There’s surely no better way to honour the memory of a racing figure than to restore his most famous cars and demonstrate them at major events.

That’s just what brothers Andrew and Stephen Hepworth have done to celebrate their father, David, who died in 1992 at the age of 52. And they’re doing it in style with, notably, his one-off Hepworth FF hillclimb car and his mighty BRM P154 Can-Am sports car.

In June 1971, David carved himself a place in hillclimbing history by becoming the first driver to complete Shelsley Walsh in less than 30 seconds. It was a fearless 29.92sec ascent in the brutish 5.0-litre Chevrolet V8-powered Hepworth, which was effectively a Formula 5000 car with Ferguson four-wheel drive.

David’s passion for big-engined cars was obvious from the start, as one of his early competition cars was an Austin-Healey with a Chevrolet unit shoehorned into the front.

The self-conceived FF single-seater took the Yorkshireman to the British Hillclimb Championship title in 1969 and 1971 before he switched to racing the BRM machine.

Half a century later, Andrew took the single-seater back to the famous 1000-yard climb to run it at the Classic Nostalgia event. He had no intention of trying to emulate his dad’s sub-30-second climb, but he did thrill a bumper crowd by making a lot of noise going up the hill and coming back down.

When the FF first ran again at Prescott several years ago, David was there in more than just spirit, as Andrew took his ashes on the car’s first run in public for more than 40 years.

While Andrew demonstrated it again at Shelsley, Stephen ran the P154. The late, great Pedro Rodríguez tamed this vast 8.1-litre monster in 1971, before David purchased the complete project from BRM and raced one of the two cars across Europe in Interserie – the closest that Europe ever got to its own Can-Am series.

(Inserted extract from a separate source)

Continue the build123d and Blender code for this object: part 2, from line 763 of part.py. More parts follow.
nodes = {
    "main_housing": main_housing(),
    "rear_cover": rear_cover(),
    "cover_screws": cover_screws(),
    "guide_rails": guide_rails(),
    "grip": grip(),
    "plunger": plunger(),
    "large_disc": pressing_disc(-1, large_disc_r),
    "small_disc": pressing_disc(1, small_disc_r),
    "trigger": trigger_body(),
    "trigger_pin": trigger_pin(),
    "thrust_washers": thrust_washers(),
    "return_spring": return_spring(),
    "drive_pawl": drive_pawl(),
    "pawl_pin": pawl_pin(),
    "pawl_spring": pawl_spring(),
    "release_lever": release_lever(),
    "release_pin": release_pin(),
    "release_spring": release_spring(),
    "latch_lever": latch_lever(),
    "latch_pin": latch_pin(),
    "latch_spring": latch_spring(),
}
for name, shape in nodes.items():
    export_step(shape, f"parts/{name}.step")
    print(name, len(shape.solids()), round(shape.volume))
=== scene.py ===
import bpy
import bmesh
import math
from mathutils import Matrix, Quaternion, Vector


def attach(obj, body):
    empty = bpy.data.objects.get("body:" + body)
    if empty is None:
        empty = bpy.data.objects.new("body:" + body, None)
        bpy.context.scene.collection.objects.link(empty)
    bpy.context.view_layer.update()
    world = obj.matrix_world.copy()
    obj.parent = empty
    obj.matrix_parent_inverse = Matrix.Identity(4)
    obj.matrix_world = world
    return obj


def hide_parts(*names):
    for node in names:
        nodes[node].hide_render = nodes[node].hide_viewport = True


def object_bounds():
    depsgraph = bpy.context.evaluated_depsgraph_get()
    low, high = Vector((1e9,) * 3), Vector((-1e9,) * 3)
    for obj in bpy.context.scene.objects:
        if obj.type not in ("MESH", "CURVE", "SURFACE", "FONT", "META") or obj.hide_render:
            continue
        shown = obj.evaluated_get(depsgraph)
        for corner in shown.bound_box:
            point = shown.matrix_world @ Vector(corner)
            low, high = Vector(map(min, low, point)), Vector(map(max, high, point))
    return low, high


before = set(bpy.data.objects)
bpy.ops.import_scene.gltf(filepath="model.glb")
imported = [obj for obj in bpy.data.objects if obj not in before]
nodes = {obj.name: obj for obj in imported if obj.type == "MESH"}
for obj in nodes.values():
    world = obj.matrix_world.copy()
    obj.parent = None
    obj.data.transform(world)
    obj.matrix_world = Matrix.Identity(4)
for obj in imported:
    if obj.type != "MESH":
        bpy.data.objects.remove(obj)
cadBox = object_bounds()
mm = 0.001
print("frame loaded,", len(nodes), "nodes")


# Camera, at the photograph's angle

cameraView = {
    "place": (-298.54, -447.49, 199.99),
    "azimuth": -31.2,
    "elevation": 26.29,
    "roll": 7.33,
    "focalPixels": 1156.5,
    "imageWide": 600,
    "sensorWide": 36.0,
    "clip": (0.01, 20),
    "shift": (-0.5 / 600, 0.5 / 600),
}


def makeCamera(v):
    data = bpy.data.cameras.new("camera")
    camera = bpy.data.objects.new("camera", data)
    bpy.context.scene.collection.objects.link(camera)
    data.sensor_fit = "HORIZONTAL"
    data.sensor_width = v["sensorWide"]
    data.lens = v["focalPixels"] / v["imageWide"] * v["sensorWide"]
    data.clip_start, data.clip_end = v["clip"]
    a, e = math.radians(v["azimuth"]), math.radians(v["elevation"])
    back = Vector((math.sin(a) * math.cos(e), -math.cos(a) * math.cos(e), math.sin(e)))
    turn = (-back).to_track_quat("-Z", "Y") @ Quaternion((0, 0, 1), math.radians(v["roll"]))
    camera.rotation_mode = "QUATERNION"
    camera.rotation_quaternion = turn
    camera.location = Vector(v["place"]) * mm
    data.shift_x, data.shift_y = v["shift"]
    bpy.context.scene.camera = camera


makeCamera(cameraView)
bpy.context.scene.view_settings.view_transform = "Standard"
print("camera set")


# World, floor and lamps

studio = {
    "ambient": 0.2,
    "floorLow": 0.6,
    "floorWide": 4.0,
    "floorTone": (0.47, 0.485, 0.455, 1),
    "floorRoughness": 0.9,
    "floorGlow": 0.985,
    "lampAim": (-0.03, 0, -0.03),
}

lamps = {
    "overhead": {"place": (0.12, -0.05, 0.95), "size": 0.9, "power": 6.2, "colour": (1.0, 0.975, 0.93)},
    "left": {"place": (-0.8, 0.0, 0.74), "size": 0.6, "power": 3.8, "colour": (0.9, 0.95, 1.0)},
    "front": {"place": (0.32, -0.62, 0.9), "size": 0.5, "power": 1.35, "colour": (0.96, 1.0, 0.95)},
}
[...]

When Stephen threaded the BRM up the narrow ribbon of asphalt, it was thought to be only the car’s third run in public since 1974. It had sat in the Hepworth workshops for the better part of 40 years before the brothers decided to get it running again, and it has since been shown at the Goodwood Festival of Speed twice.

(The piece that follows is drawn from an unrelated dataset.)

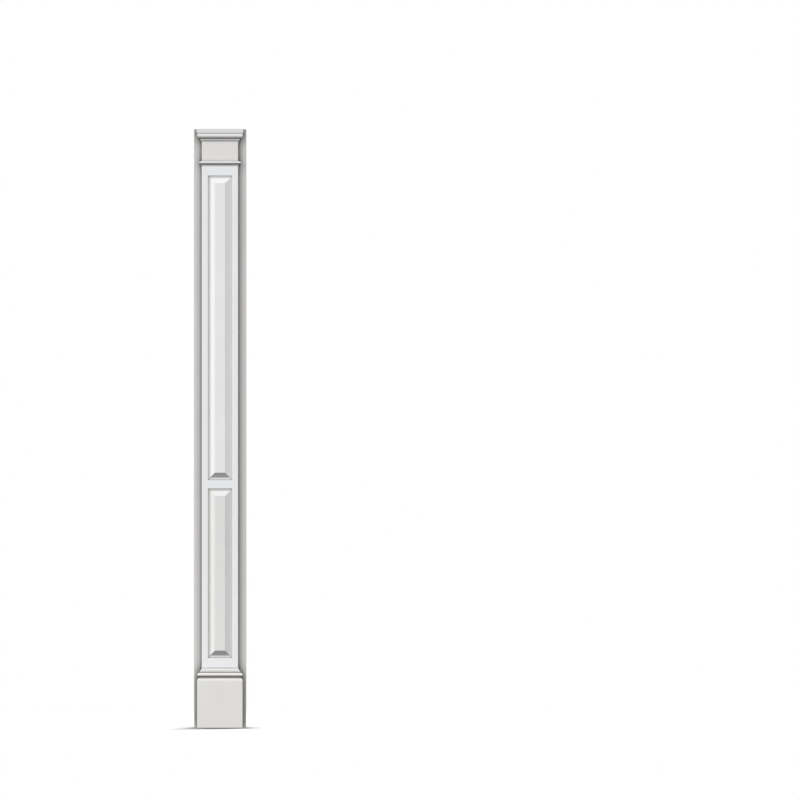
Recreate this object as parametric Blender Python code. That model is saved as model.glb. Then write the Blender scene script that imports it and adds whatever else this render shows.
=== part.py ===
"""Painted timber pilaster, planted together on a backing board and fixed flat to a wall.

Run it with blender --background --python part.py, or from the text editor.

Sizes are in metres. The wall is the plane y = 0 and the pilaster stands out from it towards -Y, with +Z up.
The origin is the centre of the backing board's back. Every moulding is a profile of (height, overhang)
points, where overhang is how far it stands proud of the shaft, at the front and at both sides alike.
"""

import math

import bmesh
import bpy

# Clearance between pieces that touch
FIT_GAP = 0.0003

# Board behind everything, which shows as a strip on both sides of the shaft
BACKING_THICKNESS = 0.019
BACKING_STRIP = 0.0305
BACKING_ARRIS = 0.0015

# Shaft board, which the necking block matches, and the panel openings in it
SHAFT_WIDTH = 0.139
SHAFT_THICKNESS = 0.019
SHAFT_HEIGHT = 1.915
SHAFT_ARRIS = 0.002
STILE_WIDTH = 0.0237
TOP_RAIL = 0.037
MIDDLE_RAIL = 0.0325
BOTTOM_RAIL = 0.0375
LOWER_OPENING = 0.6465
OPENING_ARRIS = 0.001

# Raised and fielded panels
PANEL_EDGE_THICKNESS = 0.0095
PANEL_SIDE_MARGIN = 0.007
PANEL_END_MARGIN = 0.009
PANEL_BEVEL = 0.019
FIELD_SETBACK = 0.0008

# Plinth block
PLINTH_HEIGHT = 0.191
PLINTH_OVERHANG = 0.0175
PLINTH_TOP_SETBACK = 0.0095
PLINTH_TOP_DROP = 0.0125
PLINTH_FOOT_ARRIS = 0.002
PLINTH_ARRIS = 0.003

# Base moulding, from its foot up
BASE_LEDGE = 0.0005
BASE_FILLET = 0.0035
TORUS_RADIUS = 0.008
TORUS_SETBACK = 0.001
BASE_QUIRK = 0.0025
BASE_QUIRK_DEPTH = 0.002
BASE_NIB = 0.006
BASE_NIB_SETBACK = 0.0085
BASE_COVE = 0.009
BASE_LIP = 0.001

# Astragal, from its foot up
ASTRAGAL_LIP = 0.0008
ASTRAGAL_COVE = 0.0057
ASTRAGAL_FILLET = 0.001
ASTRAGAL_RADIUS = 0.00475
ASTRAGAL_OVERHANG = 0.010
ASTRAGAL_TOP = 0.0005

# Necking block
NECKING_HEIGHT = 0.073

# Capital moulding, from its foot up
CAPITAL_LIP = 0.001
CAPITAL_COVE = 0.0055
CAPITAL_FILLET = 0.0055
CAPITAL_FILLET_OVERHANG = 0.0052
OVOLO_LEDGE = 0.0028
OVOLO_RISE = 0.01455
OVOLO_BULGE = 0.009
OVOLO_RETURN = math.radians(22)
CAPITAL_QUIRK = 0.002
CAPITAL_QUIRK_DEPTH = 0.003
FASCIA_STEP = 0.0057
FASCIA_HEIGHT = 0.016
FASCIA_RAKE = 0.0016

# How far a moulding stands proud where it meets a plain face
LIP_OVERHANG = 0.0008

# Plans of the pieces, each as (width, back, front)
SHAFT_BACK = -BACKING_THICKNESS - FIT_GAP
SHAFT_FACE = SHAFT_BACK - SHAFT_THICKNESS
SHAFT_PLAN = (SHAFT_WIDTH, SHAFT_BACK, SHAFT_FACE)
BACKING_PLAN = (SHAFT_WIDTH + 2 * BACKING_STRIP, 0.0, -BACKING_THICKNESS)
OPENING_HALF_WIDTH = SHAFT_WIDTH / 2 - STILE_WIDTH

# Straight pieces that stand for a quarter of a round
QUARTER_STEPS = 12
ARRIS_STEPS = 5

# Sides shaded smooth where they meet at less than this angle
SMOOTH_ANGLE = math.radians(30)

# Paint: a cool white on the shaft, warmer whites on the other pieces
COOL_WHITE = (0.80, 0.81, 0.82)
NEUTRAL_WHITE = (0.79, 0.79, 0.79)
WARM_WHITE = (0.76, 0.75, 0.74)
PAINT_ROUGHNESS = 0.45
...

“It was basically mothballed in 1974, and it was there in bits until we started the restoration in 2015,” Stephen told me at Shelsley. “This is its first time here, and it’s very wide. The acceleration from the Top Ess up to the finish was pulling like a train. Absolutely awesome!”

The fans loved seeing these cars from an era when there were far fewer constraints on the imagination and ambition of race car designers.

Big, noisy and fast was the way, and that clearly suited the style of David Hepworth. He would be very proud to see his sons cherishing his memory.

*How it works: Pro mod drag racing cars*

As the Pro Mod name suggests, one of drag racing’s most popular classes is based on modified production saloons, as opposed to Pro Stock, with an all too obvious emphasis on the term ‘mod’. American muscle car body shapes dominate for a category that actually has its roots in the UK, but almost anything goes in terms of engine and body combinations.

The high-capacity engines started out as normally aspirated, but methanol-powered turbocharged and supercharged variations followed, with the iconic Chrysler Hemi V8 among the popular choices.

As Annie Wallace’s Santa Pod effort highlighted, quarter-mile runs in the low-6sec bracket or below is what front runners aim for in a category that has been designated by Motorsport UK as the official British Drag Racing Championship. Six rounds are scheduled each year, all running at Bedfordshire’s wonderful Santa Pod Raceway.

*Motorsport greats: Jean-Pierre Jaussaud*

A member of France’s golden generation of 1970s racing drivers, Jean-Pierre Jaussaud, who died recently aged 84, was a two-time Le Mans 24 Hours winner.

He made 13 starts at the great race between 1966 and 1983, winning for the first time in 1978, when he partnered future Formula 1 ace Didier Pironi in the dominant Alpine-Renault A442B. But it was his second win in 1980 that really cemented his place in French motorsport legend.

He and national hero Jean Rondeau prevailed over the Porsche 908 of Jacky Ickx and Reinhold Joest to claim a unique place in Le Mans history, as Rondeau became the first and so far only man to win in a car bearing his own name.

Jaussaud also raced single-seaters, including in Formula 1, contesting a British-series round held in France in 1979.